Source: https://ethereum.org/en/staking/pools/

Quotes

Why stake with a pool?

  • Low barrier to entry
  • Stake today
  • Staking tokens

Comparison with other options

Solo staking: Stakers never have to hand over their keys, and they earn full rewards without any middlemen taking a cut.

SaaS: Rewards accumulate to the staker, and usually involve a monthly fee or other stake to use the service. If you’d prefer your own validator keys and are looking to stake at least 32 ETH, using a SaaS provider may be a good option for you.

What to consider

Each pool and the tools or smart contracts they use have been built out by different teams, and each comes with benefits and risks.

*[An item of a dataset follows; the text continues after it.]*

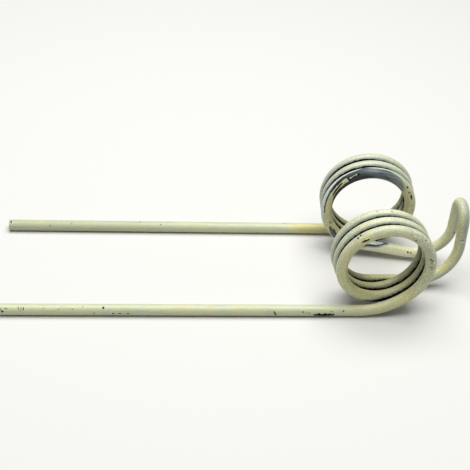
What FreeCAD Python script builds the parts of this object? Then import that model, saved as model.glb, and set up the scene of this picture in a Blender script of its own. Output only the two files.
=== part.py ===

Pools enable users to swap their ETH for a token representing staked ETH. The token is useful because it allows users to swap any amount of ETH to an equivalent amount of a yield-bearing token that generates a return from the staking rewards applied to the underlying staked ETH (and vice versa) on decentralized exchanges even though the actual ETH stays staked on the consensus layer. This means swaps back and forth from a yield-bearing staked-ETH product and “raw ETH” is quick, easy and not only available in multiples of 32 ETH.

However, these staked-ETH tokens tend to create cartel-like behaviors where a large amount of staked ETH ends up under the control of a few centralized organizations rather than spread across many independent individuals. This creates conditions for censorship or value extraction. The gold standard for staking should always be individuals running validators on their own hardware whenever possible.